A central element of Texas’ own attack on the EPA’s climate initiatives was the allegation, echoing climate-change skeptics, that the agency had, in Abbot’s words, “outsourced the scientific basis for its greenhouse gas regulation” to the Intergovernmental Panel on Climate Change (IPCC). The work of that United Nations-sponsored body involves participation of hundreds of scientists from the U.S. and other countries.

The judges’ ruling on such claims that the EPA had thus “delegated” its scientific review to others was withering, calling it “little more than a semantic trick” and oblivious to “how science works.”

State and Industry Petitioners assert that EPA improperly “delegated” its judgment to the IPCC, USGCRP [U.S. Global Change Research Program] and NRC [National Research Council] by relying on these assessments of climate-change science. … This argument is little more than a semantic trick. EPA did not delegate, explicitly or otherwise, any decision-making to any of those entities. EPA simply did here what it and other decision-makers often must do to make a science-based judgment: it sought out and reviewed existing scientific evidence to determine whether a particular finding was warranted. It makes no difference that much of the scientific evidence in large part consisted of “syntheses” of individual studies and research. Even individual studies and research papers often synthesize past work in an area and then build upon it. This is how science works. EPA is not required to re-prove the existence of the atom every time it approaches a scientific question.
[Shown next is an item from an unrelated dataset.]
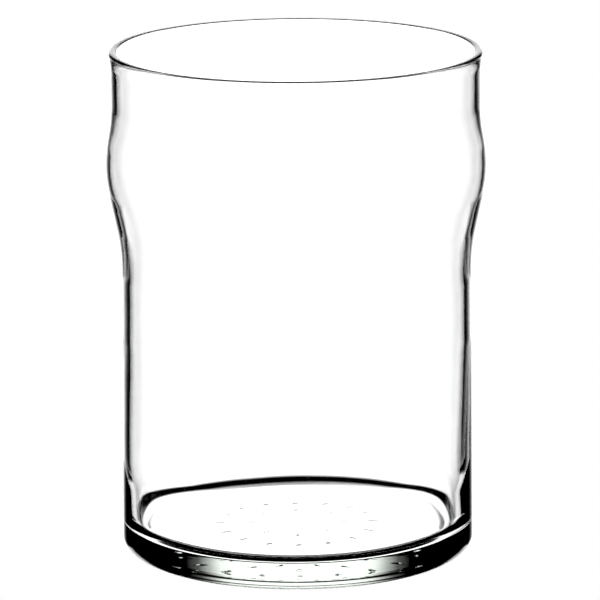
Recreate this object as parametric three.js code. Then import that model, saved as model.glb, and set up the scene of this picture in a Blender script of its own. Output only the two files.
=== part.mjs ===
// A nonic beer tumbler: one piece of clear soda-lime glass, blown in a mould and fire-polished at the rim.
// Millimetres, +Z up, origin at the middle of the face that it stands on.
import * as THREE from "three";

// Overall sizes.
const height = 112; // standing face to the top of the rim
const waistRadius = 38.42; // just under the bulge, the slimmest part of the body
const neckStep = 2.13; // the neck above the bulge is this much wider than the waist, at the radius
const bulgeProud = 1.3; // the crown of the bulge stands out this far past the neck
const baseFlare = 0.48; // the body widens by this much from the waist to the base

// Rim: a bead left by fire-polishing, a little proud of the neck outside.
const rimBead = 1.8; // thickness of the bead, a full round on top
const rimProud = 0.25; // how far it stands out past the neck
const rimRun = 2.2; // height over which the bead fades into the neck

// Heights of the bulge, from the rim down.
const crownDrop = 25.4; // rim to the middle of the crown
const upperFlank = 10.2; // middle of the crown up to where the flank meets the neck
const lowerFlank = 19; // middle of the crown down to where the flank meets the body
const crownCurve = 26; // radius of the crown's own arc, in section
const neckCurve = 26; // rounding where a flank meets the neck
const waistCurve = 45; // rounding where a flank meets the body

// Wall thicknesses, from the top down.
const neckWall = 1.5;
const crownWall = 1.1;
const bodyWall = 1.7;
const footWall = 2;
const heelWall = 3; // at the floor, before the rounding
const thickenTop = 48; // above this height the wall is bodyWall thick
const thickenFoot = 19; // here it is footWall thick, and it grows to heelWall at the floor
const thickenCurve = 90; // rounding at both of those heights

// Base.
const floorHeight = 5.5; // inside floor, at its edge
const floorDip = 0.2; // the floor's middle lies this much lower than its edge
const floorCurve = 4.2; // rounding between the wall and the floor
const heelCurve = 3.9; // rounding between the body and the standing face
const standWidth = 2; // width of the flat ring that it stands on
const puntDepth = 0.1; // hollow under the base, so that the glass doesn't rock
const puntRun = 8; // the hollow rises to its full depth over this distance

// What follows from those.
const neckRadius = waistRadius + neckStep;
const bulgeRadius = neckRadius + bulgeProud;
const baseRadius = waistRadius + baseFlare;
const crownHeight = height - crownDrop;
const neckHeight = crownHeight + upperFlank;
const waistHeight = crownHeight - lowerFlank;
const rimHeight = height - rimBead / 2; // centre of the bead

// Fineness of the faceted surface.
const sides = 60;
const arcStep = THREE.MathUtils.degToRad(6);
const roundStep = THREE.MathUtils.degToRad(22.5);

// A corner of an outline: its radius from the axis, its height, and the rounding it gets.
function corner(radius, z, rounding = 0, step = arcStep) {
  return { at: new THREE.Vector2(radius, z), rounding, step, atFlank: false };
}

// A corner where a flank of the bulge starts.
function flankCorner(radius, z, rounding) {
  return { ...corner(radius, z, rounding), atFlank: true };
}

// Points of an arc about a centre, from one point to another, both included, by the shorter way.
function arcPoints(centre, from, to, step) {
  const start = from.clone().sub(centre);
  const end = to.clone().sub(centre);
  const turn = Math.atan2(start.cross(end), start.dot(end));
  const count = Math.max(2, Math.ceil(Math.abs(turn) / step));
  const points = [];
  for (let i = 0; i <= count; i += 1) {
    points.push(from.clone().rotateAround(centre, (turn * i) / count));
  }
  return points;
}

// The directions from a corner to its neighbours, and half the angle between them.
function cornerSides(corners, i) {
  const before = corners[i - 1].at.clone().sub(corners[i].at).normalize();
  const after = corners[i + 1].at.clone().sub(corners[i].at).normalize();
  return { before, after, half: Math.acos(before.dot(after)) / 2 };
}

// How much of its sides a corner's rounding takes.
function roundingReach(corners, i) {
  return corners[i].rounding === 0 ? 0 : corners[i].rounding / Math.tan(cornerSides(corners, i).half);
}

// The same, for a corner at the foot of a flank, which gets no more than its neighbours leave of its sides.
function flankReach(corners, i) {
  const free = [i - 1, i + 1].map((j) => corners[j].at.distanceTo(corners[i].at) - roundingReach(corners, j));
  return Math.min(roundingReach(corners, i), ...free);
}

// An outline through the corners, each rounded by an arc that is tangent to both of its sides.
function roundedOutline(corners) {
  const points = [];
  corners.forEach(({ at, rounding, step, atFlank }, i) => {
    if (rounding === 0) {
      points.push(at);
      return;
    }
    const { before, after, half } = cornerSides(corners, i);
    const reach = atFlank ? flankReach(corners, i) : roundingReach(corners, i);
    const middle = before.clone().add(after).normalize();
    const centre = at.clone().addScaledVector(middle, reach / Math.cos(half));
    const from = at.clone().addScaledVector(before, reach);
    const to = at.clone().addScaledVector(after, reach);
    points.push(...arcPoints(centre, from, to, step));
  });
  return points;
}

// The sharp corner of the bulge: its flanks start at the neck and the waist and touch the crown's arc.
function crownCorner(neck, waist, radius, curve) {
  const centre = new THREE.Vector2(radius - curve, crownHeight);
  const flank = (end, side) => {
    const out = end.clone().sub(centre);
    const swing = Math.acos(curve / out.length());
    const touch = out.setLength(curve).rotateAround(new THREE.Vector2(), side * swing).add(centre);
    return { end, along: touch.sub(end) };
  };
  const upper = flank(neck, -1);
  const lower = flank(waist, 1);
  const gap = lower.end.clone().sub(upper.end);
  const reach = gap.cross(lower.along) / upper.along.cross(lower.along);
  const meet = upper.end.clone().addScaledVector(upper.along, reach);
  return corner(meet.x, meet.y, curve);
}

// Outer radius of the straight-sided body at a height.
function bodyRadius(z) {
  return THREE.MathUtils.mapLinear(z, 0, waistHeight, baseRadius, waistRadius);
}

// The outside, from the axis under the base up to the rim.
function outsideCorners() {
  const standInner = baseRadius - heelCurve - standWidth;
  const neck = flankCorner(neckRadius, neckHeight, neckCurve);
  const waist = flankCorner(waistRadius, waistHeight, waistCurve);
  return [
    corner(0, puntDepth),
    corner(standInner - puntRun, puntDepth),
    corner(standInner, 0),
    corner(bodyRadius(0), 0, heelCurve, roundStep),
    waist,
    crownCorner(neck.at, waist.at, bulgeRadius, crownCurve),
    neck,
    corner(neckRadius, rimHeight - rimRun),
  ];
}

// The inside, from the rim down to the axis on the floor.
function insideCorners() {
  const innerCurve = crownCurve - crownWall;
  const neck = flankCorner(neckRadius - neckWall, neckHeight, neckCurve);
  const waist = flankCorner(waistRadius - bodyWall, waistHeight, waistCurve);
  return [
    corner(neckRadius - neckWall, rimHeight - rimRun),
    neck,
    crownCorner(neck.at, waist.at, bulgeRadius - crownWall, innerCurve),
    waist,
    corner(bodyRadius(thickenTop) - bodyWall, thickenTop, thickenCurve),
    corner(bodyRadius(thickenFoot) - footWall, thickenFoot, thickenCurve),
    corner(bodyRadius(floorHeight) - heelWall, floorHeight, floorCurve, roundStep),
    corner(0, floorHeight - floorDip),
  ];
}

// The rounded top of the rim, from its outer side to its inner side.
function rimPoints() {
  const outer = new THREE.Vector2(neckRadius + rimProud, rimHeight);
  const inner = outer.clone().setX(outer.x - rimBead);
  const top = new THREE.Vector2(outer.x - rimBead / 2, height);
  const centre = top.clone().setY(outer.y);
  const outerHalf = arcPoints(centre, outer, top, roundStep);
  const innerHalf = arcPoints(centre, top, inner, roundStep);
  return [...outerHalf, ...innerHalf.slice(1)];
}

function glassTumbler() {
  const outline = [...roundedOutline(outsideCorners()), ...rimPoints(), ...roundedOutline(insideCorners())];
  const shape = new THREE.LatheGeometry(outline, sides);
  shape.rotateX(Math.PI / 2);
  const glass = new THREE.MeshStandardMaterial({
    color: 0xe9f2ef,
    roughness: 0.02,
    metalness: 0,
    transparent: true,
    opacity: 0.3,
  });
  const mesh = new THREE.Mesh(shape, glass);
  mesh.name = "glass_tumbler";
  return mesh;
}

const tumbler = new THREE.Group();
tumbler.add(glassTumbler());

export default tumbler;
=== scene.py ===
"""A stout nonic beer tumbler of clear glass, standing on a white table with one tall lit window behind it.

The glass is one body. A pen extrudes the straight runs of its outline and spins the arcs, and the outline is
then spun round the upright axis. The foot of the inside is moved a little off centre, small pits are pressed
into the underside, and the surfaces get the slow ripple of blown glass.
"""

import logging
import math
from dataclasses import dataclass, field
from enum import Enum
from typing import Callable

import bmesh
import bpy
from mathutils import Matrix, Vector


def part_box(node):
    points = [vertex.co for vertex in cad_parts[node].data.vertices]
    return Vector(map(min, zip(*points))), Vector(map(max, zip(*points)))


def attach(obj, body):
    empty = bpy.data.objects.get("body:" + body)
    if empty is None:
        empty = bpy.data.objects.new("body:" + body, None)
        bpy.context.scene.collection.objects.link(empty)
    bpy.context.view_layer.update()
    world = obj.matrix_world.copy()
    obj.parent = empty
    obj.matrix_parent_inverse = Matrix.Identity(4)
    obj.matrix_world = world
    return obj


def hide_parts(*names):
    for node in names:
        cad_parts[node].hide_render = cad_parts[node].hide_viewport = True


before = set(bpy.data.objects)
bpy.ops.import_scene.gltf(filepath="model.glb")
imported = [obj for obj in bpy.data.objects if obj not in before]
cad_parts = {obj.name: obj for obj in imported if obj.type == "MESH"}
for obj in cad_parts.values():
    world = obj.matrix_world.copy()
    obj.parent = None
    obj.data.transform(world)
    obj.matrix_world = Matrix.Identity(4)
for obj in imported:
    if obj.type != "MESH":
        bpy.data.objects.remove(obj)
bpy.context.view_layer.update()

MM = 0.001
TUMBLER_NODE = "glass_tumbler"
UP = (0.0, 0.0, 1.0)
ACROSS = (0.0, 1.0, 0.0)

log = logging.getLogger("tumbler")


class Element(Enum):
    """What is selected in edit mode."""

    VERT = "VERT"
    FACE = "FACE"


def deselect_all() -> None:
    """Leave object mode with nothing selected and nothing active."""
    if bpy.context.object is not None and bpy.context.object.mode != "OBJECT":
        bpy.ops.object.mode_set(mode="OBJECT")
    bpy.ops.object.select_all(action="DESELECT")
    bpy.context.view_layer.objects.active = None


def select_in_edit(
    obj: bpy.types.Object, test: Callable[[Vector], bool], kind: Element = Element.VERT
) -> int:
    """Select the shown vertices or faces whose middle passes a test, with the object in edit mode.

    Args:
        obj: The mesh object, already in edit mode.
        test: Takes the middle of an element, in metres, and says whether it is wanted.
        kind: What to select.

    Returns:
        How many elements are now selected.
    """
    bpy.ops.mesh.select_mode(type=kind.value)
    bpy.ops.mesh.select_all(action="DESELECT")
    mesh = bmesh.from_edit_mesh(obj.data)
    if kind is Element.VERT:
        chosen = [v for v in mesh.verts if not v.hide and test(v.co)]
    else:
        chosen = [f for f in mesh.faces if not f.hide and test(f.calc_center_median())]
    for element in chosen:
        element.select_set(True)
    mesh.select_flush_mode()
    bmesh.update_edit_mesh(obj.data)
    return len(chosen)


@dataclass(frozen=True)
class Corner:
    """A corner of an outline in the X-Z plane, in metres.

    Args:
        radius: Distance from the upright axis.
        height: Height above the standing face.
        rounding: Radius of the arc that takes the corner off.
    """

    radius: float
    height: float
    rounding: float = 0.0

    @property
    def at(self) -> Vector:
        """The corner as a 2D point."""
        return Vector((self.radius, self.height))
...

Addressing Texas’ and other challengers’ arguments against the IPCC’s reliability as a source of valid scientific conclusions, the judges said:

State Petitioners point out that some studies the IPCC referenced in its assessment were not peer-reviewed, but they ignore the fact that (1) the IPCC assessment relied on around 18,000 studies that were peer-reviewed, and (2) the IPCC’s report development procedures expressly permitted the inclusion in the assessment of some non-peer-reviewed studies (“gray” literature).

Moreover, as EPA determined, the limited inaccurate information developed from the gray literature does not appear sufficient to undermine the substantial overall evidentiary support for the Endangerment Finding. State Petitioners have not, as they assert, uncovered a “pattern” of flawed science. Only two of the errors they point out seem to be errors at all, and EPA relied on neither in making the Endangerment Finding.
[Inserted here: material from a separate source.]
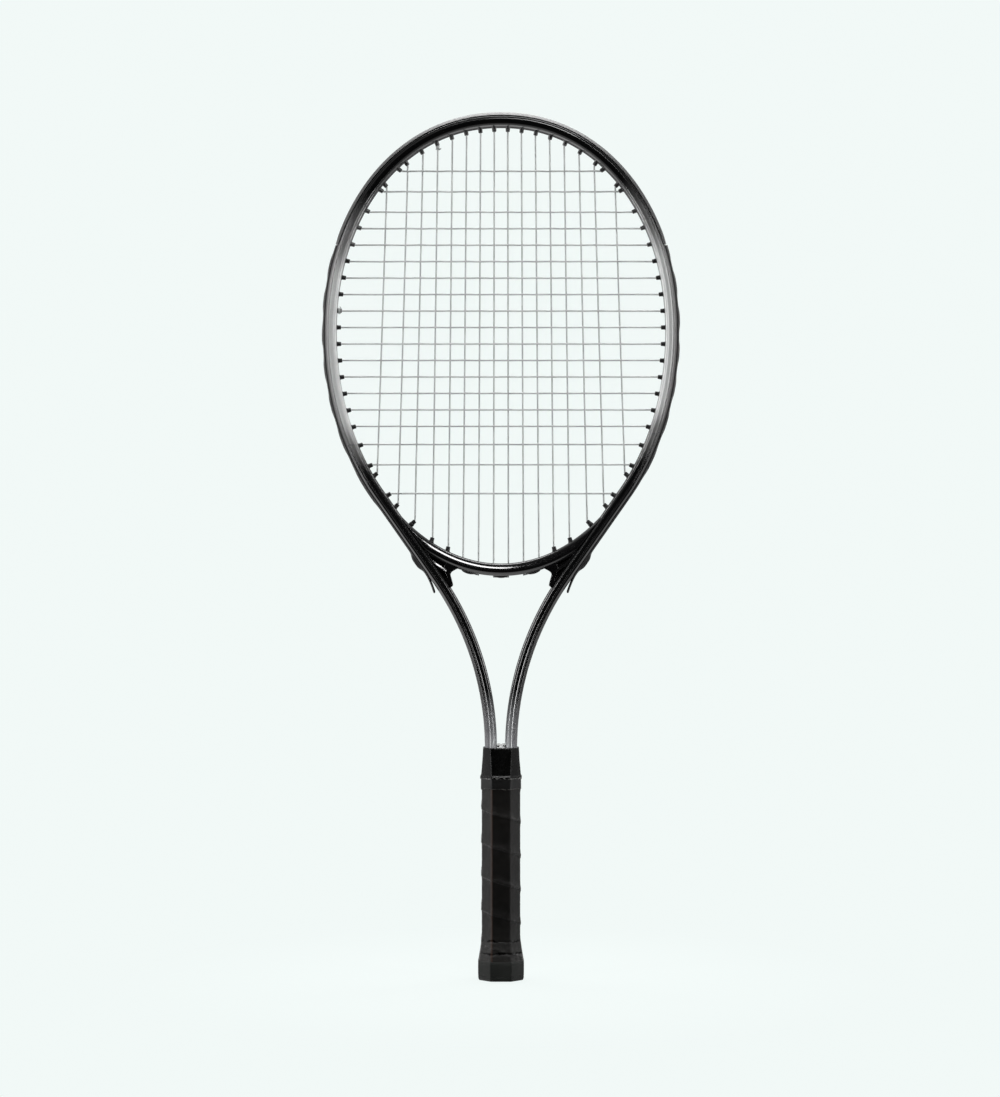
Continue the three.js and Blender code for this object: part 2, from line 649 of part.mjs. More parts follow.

The judges were similarly robust in their disagreement with Texas’ argument that EPA officials should have spelled out precisely which greenhouse-gas concentrations, rate of climate change or climate-change impacts it deems to be unsafe:

According to Texas, without defining these thresholds and distinguishing “safe” climate change from climate change that endangers, EPA’s Endangerment Finding is just a “subjective conviction.”

[…]

In its essence, Texas’s call for quantification of the endangerment is no more than a specialized version of Industry Petitioners’ claim that the scientific record contains too much uncertainty to find endangerment. EPA relied on a substantial record of empirical data and scientific evidence, making many specific and often quantitative findings regarding the impacts of greenhouse gases on climate change and the effects of climate change on public health and welfare. Its failure to distill this ocean of evidence into a specific number at which greenhouse gases cause “dangerous” climate change is a function of the precautionary thrust of the CAA [Clean Air Act] and the multivariate and sometimes uncertain nature of climate science, not a sign of arbitrary or capricious decision-making.

The Associated Press reported that Texas officials may appeal the appellate ruling to the Supreme Court. The AP quoted Abbott as saying that the Reagan and Clinton appointees on the appeals court had “failed to rein in the unelected bureaucrats at the agency who are holding our country’s energy independence and fragile economy hostage to a radical environmental agenda.”

The Texas office of the Environmental Defense Fund, an advocacy group that joined 15 states and other organizations in intervening in support of the EPA, posted a statement on its Texas Clean Air Matters Blog that asserted the court had “thoroughly rebuked” Texas and others “who attack science and obstruct progress in reducing climate pollution”

Dallas Morning News reporter Randy Lee Loftis, writing on that newspaper’s “The Scoop Blog,” noted that while the court had “rejected every challenge to the rules,” Texas and other petitioners “will probably take the case to the Supreme Court,” which had ruled that the EPA has the authority to issue greenhouse-gas regulations in 2007.

Loftis identified “the big questions” involved in the litigation and summed up its current status this way:

Is global warming science real and does the Clean Air Act govern emissions of greenhouse gases?

For now, the courts’ answer is an unqualified yes.